Council opened redistricting Thursday by approving a nonbinding resolution sponsored by Blondell Reynolds Brown and Maria Quiñones Sánchez calling for public hearings and "an open and transparent process."

"The community had no say in 2001, and that made us a very contentious body," Brown said. "When you look at the map and where the losses and gains happened, it's imperative that we have community input."

The City Charter gives Council six months to redraw the districts after census data are released. The city solicitor initially said the deadline this year would be Sept. 24, but later revised it to Sept. 9.

If Council misses the deadline, members won't be paid until they have a resolution; that happened in 1991 and 2001.

Ideally, the 10 districts would have as close to the same number of residents as possible. Based on an overall population of slightly more than 1.5 million, each district should have about 152,600 people.

Since the 2000 census, four districts in the western part of the city have lost population, and the Northeast, Center City, and Delaware River neighborhoods have grown.

The Eighth District, in Northwest Philadelphia, lost 9 percent of its population, the biggest loss in the city. The First District, stretching along the Delaware from South Philadelphia to Port Richmond, climbed by nearly 10 percent.

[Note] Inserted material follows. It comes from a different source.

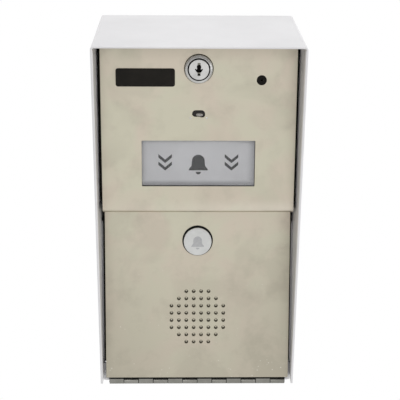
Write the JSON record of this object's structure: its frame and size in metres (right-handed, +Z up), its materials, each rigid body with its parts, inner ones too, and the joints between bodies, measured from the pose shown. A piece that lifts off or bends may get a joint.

In a memo to Council members, Verna warned that the large population shifts on opposite ends of the city meant that simply tweaking the borders would not be enough.

"There will be no avoiding significant redrawing of the map," she wrote.

The process could be complicated by two other factors - four district Council members are leaving office and their successors undoubtedly will want some say in how the districts are shaped.

There also could be some effort to make two heavily gerrymandered districts - the Fifth and Seventh - more compact.

In the past, the Seventh's winding composition has been seen as an effort to dilute the influence of Hispanics, but Sánchez now faces sure reelection to her second term there in the fall.

She said she was less concerned about capturing more Hispanic voters than keeping common neighborhoods in the same district.

"We want to protect neighborhoods and communities of interest," she said. "So, getting there gets me a more compact district, not necessarily a more Hispanic one."

Center City west of Broad Street also is cut into two districts, although that was seen as a way to share the deep fund-raising pool of a wealthy neighborhood.

Many residents there are unhappy about the arrangement. Stephen Huntington of the Center City Residents Association asked Council Thursday to hold hearings in the neighborhoods.

He called for Center City's Eighth Ward to be placed in one district "so that we can look to one Council representative to address the concerns of our neighborhood and so we can speak with a unified voice at the ballot box."

Verna has appointed a committee on redistricting that includes herself, O'Neill, Sánchez, Darrell L. Clarke, and Marian B. Tasco.

Ellen Kaplan, policy director of the government watchdog group Committee of Seventy, urged Council Thursday to share meeting transcripts, proposed maps, and any other information online.

She said Council needs to reform the process, create a citizens commission, and extend the six-month deadline.

The time frame, Kaplan said, "is very tight and is almost designed to exclude the public from participating in this process."